Disorganized Attachment

Conflicting desires for closeness and distance in relationships.

Overview

Disorganized attachment (also called fearful-avoidant) is the most complex style. People with this pattern simultaneously desire and fear close relationships, resulting in confusing and contradictory behaviours. They may oscillate between seeking intimacy and pulling away. This style often emerges from early experiences involving caregivers who were simultaneously a source of safety and fear, such as through trauma, abuse, or unresolved grief in the caregiver.
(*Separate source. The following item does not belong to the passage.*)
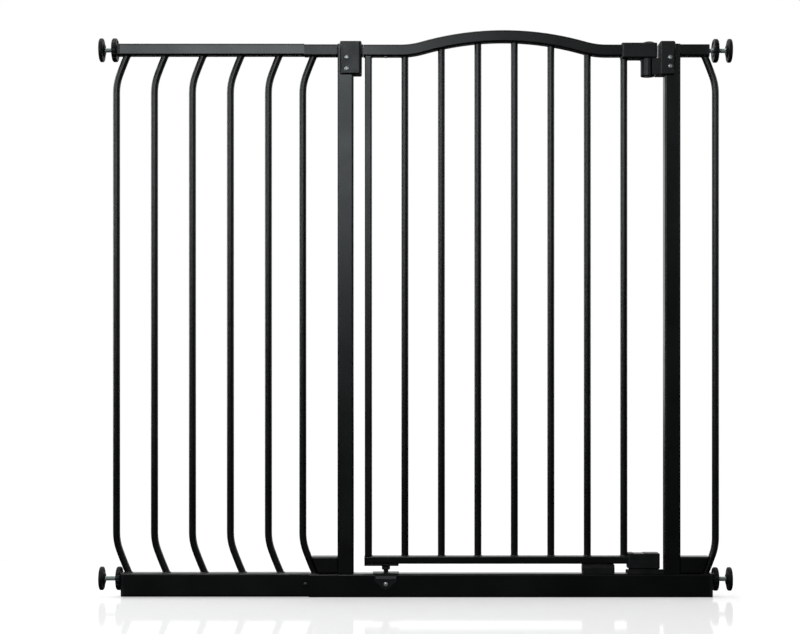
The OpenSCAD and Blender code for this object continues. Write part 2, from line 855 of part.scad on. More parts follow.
// Sweeps a square section along the door's top rail, from its hinge end to its latch end
module along_door_rail() {
    start_l = arch_x - arch_half - top_rail_start;
    translate([arch_x - arch_half, 0, door_rail_z + foot_r]) {
        translate([-start_l, 0, -foot_r]) along_x(start_l) children();
        arc(foot_r, 270, arch_a) children();
        shift(arch_reach * [sin(arch_a), 0, -cos(arch_a)]) {
            arc(crown_r, 90 - arch_a, 2 * arch_a) children();
            shift(arch_reach * [sin(arch_a), 0, cos(arch_a)]) {
                arc(foot_r, 270 - arch_a, arch_a) children();
                translate([0, 0, -foot_r]) along_x(top_rail_stop - arch_x - arch_half) children();
            }
        }
    }
}

// Arched rail. Its rear wall is open at the hinge end, where the arm comes out as the door swings back
module door_top_rail() {
    clear = 1;
    floor_lip = 1.6;
    slot_end = hinge_x + arm_w / 2 + clear;
    slot_foot = door_rail_z - rail_s / 2 + rail_wall + floor_lip;
    slot_top = door_rail_z + rail_s / 2 - rail_wall;
    slot_front = rail_s / 2 - rail_wall - rail_r;
    color(black_steel) difference() {
        along_door_rail() tube_section(rail_s, rail_s, rail_r, rail_wall);
        box([top_rail_start - eps, slot_front, slot_foot], [slot_end, rail_s / 2 + eps, slot_top]);
        translate([hinge_x, 0, door_rail_z - rail_s]) cylinder(d = pin_d, h = 2 * rail_s);
        handle_screw_place() screw_hole(handle_screw_l + eps);
        rail_screw_place() screw_hole(handle_under + rail_wall + eps);
    }
}

module door_stile() {
    length = door_rail_z - rail_s / 2 - door_foot_top;
    color(black_steel) translate([stile_x, 0, door_foot_top]) linear_extrude(length)
        tube_section(stile_w, door_d, door_r, door_wall);
}

// Tube with its hinge end closed and its latch end inside the bottom latch's housing
module door_bottom_rail() {
    length = foot_rail_stop - foot_rail_start;
    color(black_steel) difference() {
        translate([foot_rail_start, 0, door_foot + door_rail_h / 2]) along_x(length)
            rounded_rect(door_d, door_rail_h, door_r);
        translate([foot_rail_start + door_wall, 0, door_foot + door_rail_h / 2]) along_x(length)
            rounded_rect(door_d - 2 * door_wall, door_rail_h - 2 * door_wall, door_r - door_wall / 2);
        translate([hinge_x, 0, door_foot - eps]) cylinder(d = pin_d + 4 * pin_play, h = door_wall + 2 * eps);
        bottom_latch_screw_places() screw_hole(door_foot - housing_foot + door_wall + eps);
    }
}

// Height of the arch's centre line above the rail's ends, at x
function arch_z(x) =
    let (d = abs(x - arch_x))
    d < crown_r * sin(arch_a) ? arch_rise - crown_r + sqrt(pow(crown_r, 2) - pow(d, 2))
    : d < arch_half ? foot_r - sqrt(pow(foot_r, 2) - pow(arch_half - d, 2))
    : 0;

// Round bars from the bottom rail to the curved underside of the arch
module door_bars() {
    last = handle_x + last_bar_in;
    pitch = (last - stile_x) / door_bars;
    color(black_steel) difference() {
        for (i = [1:door_bars]) translate([stile_x + i * pitch, 0, door_foot_top])
            linear_extrude(door_rail_z - door_foot_top + arch_z(stile_x + i * pitch)) round_bar_section();
        along_door_rail() square(rail_s, center = true);
    }
}

// ---- Handle and latch ----

// Runs from the rear into both covers, beside the end of the door's rail
module handle_screw_place() {
    past_rail = 6;
    low = 5.5;
    translate([top_rail_stop + past_rail, handle_d / 2, door_rail_z - low]) face_back() children();
}

// Fixes the front cover to the underside of the door's rail
module rail_screw_place() {
    from_end = 4;
    translate([top_rail_stop - from_end, -rail_s / 4, handle_foot]) face_down() children();
}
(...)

Common Signs & Characteristics

  • Simultaneously craves and fears closeness
  • Unpredictable emotional responses in relationships
  • May rapidly shift between idealising and devaluing partners
  • Difficulty trusting others even when wanting to
  • High emotional reactivity and difficulty regulating intense feelings
  • May experience dissociation or emotional numbness during conflict
  • Often has a history of early relational trauma or loss

Origins & Early Experiences

Disorganized attachment typically develops in the context of early experiences of fear or unpredictability involving caregivers—often through abuse, neglect, domestic violence, or a caregiver's own unresolved trauma or grief. The caregiver becomes both the source of and the solution to fear, creating an irresolvable paradox for the child: the person they need for safety is the same person who frightens them. This results in disorganised, contradictory attachment behaviours that persist into adulthood.

Relationship Strengths

  • Deep capacity for empathy born from lived experience
  • Highly perceptive about others' emotional states
  • Motivated to heal and grow once patterns are identified
  • Strong resilience developed through overcoming adversity

Relationship Challenges

  • Volatile emotional swings can destabilise relationships
  • Difficulty trusting partners even when safe
  • May unconsciously recreate familiar chaotic dynamics
  • Prone to cycles of approach and avoidance

Growth & Healing

Healing disorganized attachment is a meaningful journey that often benefits greatly from professional support. Developing safety and coherence in your inner world is the foundation.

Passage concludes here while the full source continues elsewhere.